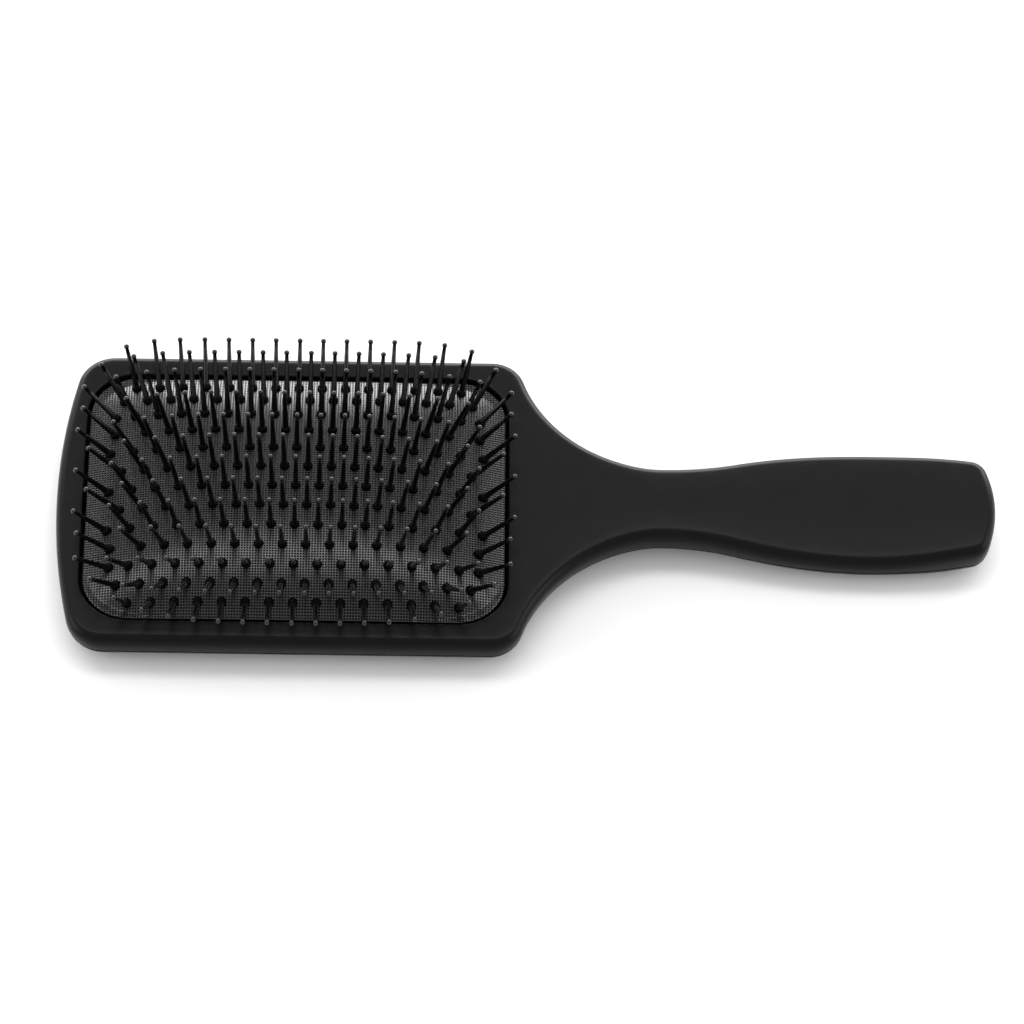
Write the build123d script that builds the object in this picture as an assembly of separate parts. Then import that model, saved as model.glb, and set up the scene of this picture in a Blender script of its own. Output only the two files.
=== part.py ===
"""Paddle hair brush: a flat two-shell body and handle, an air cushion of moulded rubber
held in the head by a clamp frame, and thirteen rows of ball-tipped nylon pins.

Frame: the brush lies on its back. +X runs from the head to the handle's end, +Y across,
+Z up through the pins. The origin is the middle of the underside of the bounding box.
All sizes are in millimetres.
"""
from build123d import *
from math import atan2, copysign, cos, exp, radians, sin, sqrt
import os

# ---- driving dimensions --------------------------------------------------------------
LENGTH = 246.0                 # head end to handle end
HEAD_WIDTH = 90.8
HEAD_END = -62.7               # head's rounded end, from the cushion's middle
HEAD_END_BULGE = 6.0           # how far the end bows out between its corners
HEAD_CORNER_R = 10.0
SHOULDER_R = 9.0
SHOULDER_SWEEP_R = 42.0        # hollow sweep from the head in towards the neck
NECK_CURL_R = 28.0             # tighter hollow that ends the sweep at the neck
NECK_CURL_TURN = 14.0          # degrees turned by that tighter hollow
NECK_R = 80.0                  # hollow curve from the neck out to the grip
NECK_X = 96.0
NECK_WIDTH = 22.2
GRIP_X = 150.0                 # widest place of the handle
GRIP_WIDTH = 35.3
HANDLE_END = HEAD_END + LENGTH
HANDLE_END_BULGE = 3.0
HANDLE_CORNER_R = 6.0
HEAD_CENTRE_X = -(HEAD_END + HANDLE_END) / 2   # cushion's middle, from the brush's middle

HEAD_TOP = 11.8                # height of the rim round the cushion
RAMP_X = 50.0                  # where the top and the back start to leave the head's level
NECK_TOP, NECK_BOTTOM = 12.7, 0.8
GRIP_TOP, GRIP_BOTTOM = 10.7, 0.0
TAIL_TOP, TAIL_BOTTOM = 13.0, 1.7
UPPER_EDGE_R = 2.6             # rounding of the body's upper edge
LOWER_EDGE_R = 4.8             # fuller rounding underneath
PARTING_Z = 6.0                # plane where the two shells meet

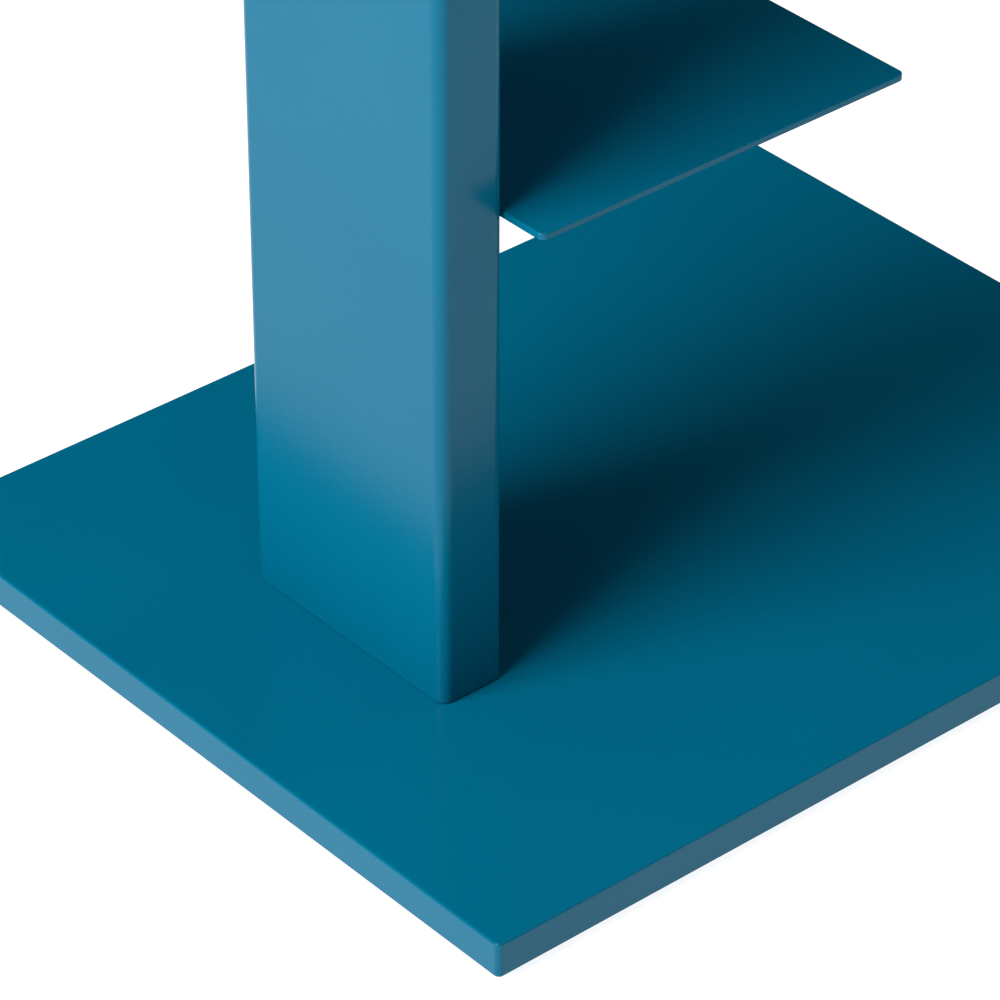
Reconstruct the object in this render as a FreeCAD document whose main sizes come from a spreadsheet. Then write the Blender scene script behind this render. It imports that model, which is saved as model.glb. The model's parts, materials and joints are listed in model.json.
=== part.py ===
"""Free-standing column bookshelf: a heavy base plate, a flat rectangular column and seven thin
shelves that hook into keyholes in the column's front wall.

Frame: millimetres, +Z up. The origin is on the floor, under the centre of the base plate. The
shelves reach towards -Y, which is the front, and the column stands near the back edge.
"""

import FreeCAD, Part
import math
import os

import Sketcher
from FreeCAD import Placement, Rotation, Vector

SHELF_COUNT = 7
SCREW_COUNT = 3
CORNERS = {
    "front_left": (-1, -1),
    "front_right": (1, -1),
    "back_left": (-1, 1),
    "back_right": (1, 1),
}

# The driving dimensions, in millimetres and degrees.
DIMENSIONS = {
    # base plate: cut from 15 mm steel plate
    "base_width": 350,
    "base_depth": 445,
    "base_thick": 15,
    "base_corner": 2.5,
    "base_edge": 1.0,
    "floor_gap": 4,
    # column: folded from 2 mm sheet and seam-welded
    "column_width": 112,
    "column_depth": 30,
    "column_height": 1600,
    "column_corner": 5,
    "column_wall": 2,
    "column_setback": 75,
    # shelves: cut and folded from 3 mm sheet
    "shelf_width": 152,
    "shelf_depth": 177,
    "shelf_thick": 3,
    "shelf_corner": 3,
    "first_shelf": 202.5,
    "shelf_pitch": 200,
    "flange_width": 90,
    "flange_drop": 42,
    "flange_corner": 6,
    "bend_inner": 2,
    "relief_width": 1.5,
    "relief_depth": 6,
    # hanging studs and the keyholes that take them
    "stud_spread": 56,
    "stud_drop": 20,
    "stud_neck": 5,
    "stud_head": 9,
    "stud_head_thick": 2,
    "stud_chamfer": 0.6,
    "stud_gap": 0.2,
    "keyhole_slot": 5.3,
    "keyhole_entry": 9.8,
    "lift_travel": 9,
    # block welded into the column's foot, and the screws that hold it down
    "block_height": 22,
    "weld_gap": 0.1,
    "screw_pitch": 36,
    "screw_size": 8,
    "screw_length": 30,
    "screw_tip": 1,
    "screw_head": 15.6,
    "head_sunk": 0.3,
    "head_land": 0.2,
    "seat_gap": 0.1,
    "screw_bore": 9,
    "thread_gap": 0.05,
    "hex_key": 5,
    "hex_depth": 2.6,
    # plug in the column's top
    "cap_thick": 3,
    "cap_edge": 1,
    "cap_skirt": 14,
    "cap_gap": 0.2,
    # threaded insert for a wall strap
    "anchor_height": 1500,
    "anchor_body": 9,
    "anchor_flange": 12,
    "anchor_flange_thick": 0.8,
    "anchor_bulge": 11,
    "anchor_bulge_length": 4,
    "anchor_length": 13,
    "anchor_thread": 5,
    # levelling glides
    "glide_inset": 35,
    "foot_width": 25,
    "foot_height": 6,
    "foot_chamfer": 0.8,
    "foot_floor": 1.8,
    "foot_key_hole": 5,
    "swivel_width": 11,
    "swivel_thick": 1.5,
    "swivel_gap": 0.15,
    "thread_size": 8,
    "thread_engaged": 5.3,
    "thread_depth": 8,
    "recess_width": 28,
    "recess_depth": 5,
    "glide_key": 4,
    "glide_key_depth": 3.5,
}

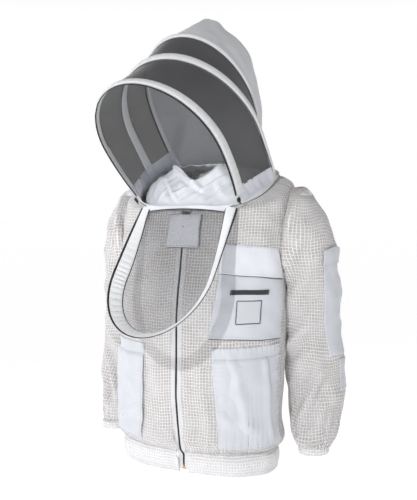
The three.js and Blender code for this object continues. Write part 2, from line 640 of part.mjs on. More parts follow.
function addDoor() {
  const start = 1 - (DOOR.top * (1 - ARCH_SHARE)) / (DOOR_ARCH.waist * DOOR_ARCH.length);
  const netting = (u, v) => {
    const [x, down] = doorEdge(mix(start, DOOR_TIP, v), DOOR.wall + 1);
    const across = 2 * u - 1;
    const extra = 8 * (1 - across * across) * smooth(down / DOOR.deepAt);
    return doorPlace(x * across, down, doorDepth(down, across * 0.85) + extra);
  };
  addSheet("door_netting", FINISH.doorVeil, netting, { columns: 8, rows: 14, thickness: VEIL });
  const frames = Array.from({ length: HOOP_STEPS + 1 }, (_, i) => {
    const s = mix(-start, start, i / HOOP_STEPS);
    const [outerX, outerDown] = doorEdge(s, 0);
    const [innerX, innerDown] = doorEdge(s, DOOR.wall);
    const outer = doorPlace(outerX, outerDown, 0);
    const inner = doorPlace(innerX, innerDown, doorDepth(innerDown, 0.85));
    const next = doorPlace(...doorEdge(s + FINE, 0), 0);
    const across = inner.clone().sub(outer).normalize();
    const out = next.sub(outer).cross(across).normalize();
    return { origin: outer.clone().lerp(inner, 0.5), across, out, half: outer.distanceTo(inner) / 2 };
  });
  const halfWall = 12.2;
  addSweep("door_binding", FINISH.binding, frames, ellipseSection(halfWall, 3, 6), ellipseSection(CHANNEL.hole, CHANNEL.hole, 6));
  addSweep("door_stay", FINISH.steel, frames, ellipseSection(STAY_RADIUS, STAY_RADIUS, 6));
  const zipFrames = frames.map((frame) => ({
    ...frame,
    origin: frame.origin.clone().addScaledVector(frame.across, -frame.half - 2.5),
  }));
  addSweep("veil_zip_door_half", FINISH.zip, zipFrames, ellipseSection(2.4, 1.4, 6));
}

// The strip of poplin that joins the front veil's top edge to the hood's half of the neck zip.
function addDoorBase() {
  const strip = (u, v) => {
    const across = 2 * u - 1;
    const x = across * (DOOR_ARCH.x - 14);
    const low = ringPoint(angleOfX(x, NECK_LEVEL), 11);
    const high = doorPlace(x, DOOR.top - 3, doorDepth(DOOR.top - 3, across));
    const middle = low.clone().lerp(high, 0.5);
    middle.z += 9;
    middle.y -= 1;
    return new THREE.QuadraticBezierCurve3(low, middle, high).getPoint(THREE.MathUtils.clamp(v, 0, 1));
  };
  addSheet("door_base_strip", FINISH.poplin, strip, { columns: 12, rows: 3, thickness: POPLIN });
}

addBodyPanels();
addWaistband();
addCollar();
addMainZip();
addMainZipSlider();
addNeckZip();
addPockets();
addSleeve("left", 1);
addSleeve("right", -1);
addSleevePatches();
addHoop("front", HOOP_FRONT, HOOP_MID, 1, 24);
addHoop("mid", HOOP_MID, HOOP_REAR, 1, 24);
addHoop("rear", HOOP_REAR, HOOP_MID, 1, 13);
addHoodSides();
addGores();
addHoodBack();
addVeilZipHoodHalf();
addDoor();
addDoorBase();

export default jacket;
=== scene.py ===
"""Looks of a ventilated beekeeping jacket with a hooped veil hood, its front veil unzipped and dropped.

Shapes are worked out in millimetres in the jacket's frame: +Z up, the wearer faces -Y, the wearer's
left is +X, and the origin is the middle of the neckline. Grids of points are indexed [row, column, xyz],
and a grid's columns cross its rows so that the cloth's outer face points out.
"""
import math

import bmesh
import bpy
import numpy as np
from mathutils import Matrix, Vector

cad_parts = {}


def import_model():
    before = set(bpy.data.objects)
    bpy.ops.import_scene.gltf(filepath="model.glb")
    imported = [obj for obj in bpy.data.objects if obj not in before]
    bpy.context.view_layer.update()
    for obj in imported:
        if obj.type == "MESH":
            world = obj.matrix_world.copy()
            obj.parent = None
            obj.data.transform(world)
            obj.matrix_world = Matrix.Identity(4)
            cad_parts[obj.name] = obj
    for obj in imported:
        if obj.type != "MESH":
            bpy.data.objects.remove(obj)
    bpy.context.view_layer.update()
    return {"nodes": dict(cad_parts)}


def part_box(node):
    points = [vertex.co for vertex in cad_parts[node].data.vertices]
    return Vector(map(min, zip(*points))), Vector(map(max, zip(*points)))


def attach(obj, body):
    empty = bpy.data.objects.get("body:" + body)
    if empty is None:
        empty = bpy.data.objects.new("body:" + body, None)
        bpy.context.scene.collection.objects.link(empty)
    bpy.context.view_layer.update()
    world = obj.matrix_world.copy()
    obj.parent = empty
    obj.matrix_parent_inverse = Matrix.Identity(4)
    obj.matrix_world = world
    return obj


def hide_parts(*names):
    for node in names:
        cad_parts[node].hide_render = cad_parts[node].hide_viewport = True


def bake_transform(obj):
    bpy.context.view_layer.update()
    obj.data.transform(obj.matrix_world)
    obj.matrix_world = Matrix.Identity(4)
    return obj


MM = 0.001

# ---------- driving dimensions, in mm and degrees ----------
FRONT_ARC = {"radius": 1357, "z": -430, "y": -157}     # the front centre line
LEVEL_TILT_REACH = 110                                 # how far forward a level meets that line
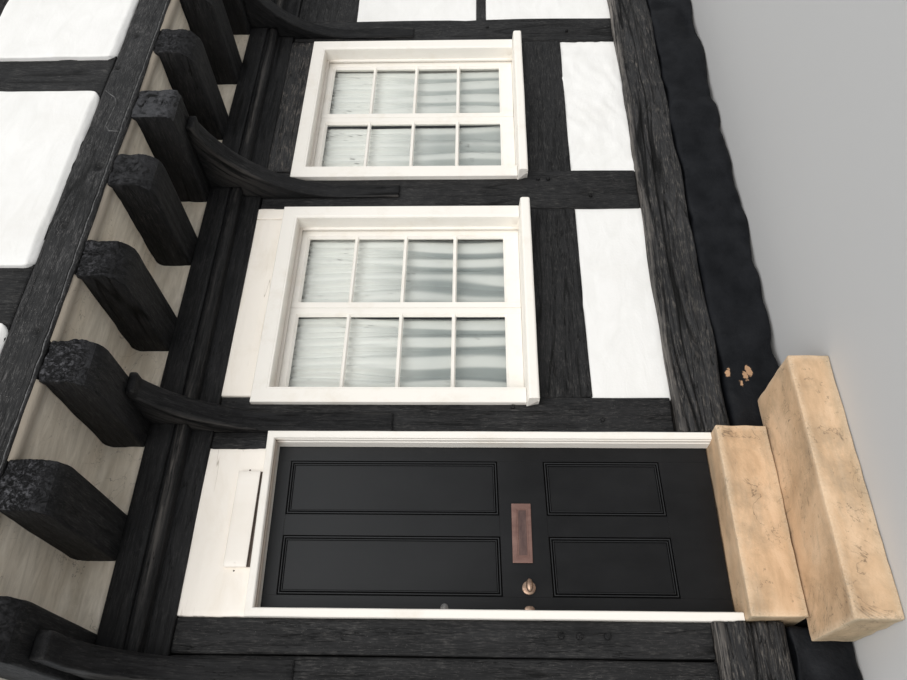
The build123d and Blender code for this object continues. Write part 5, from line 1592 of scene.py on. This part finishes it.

* **Exercise**: Give the number of lines above that hold the word "None", and nothing more.

* **Task response**: 3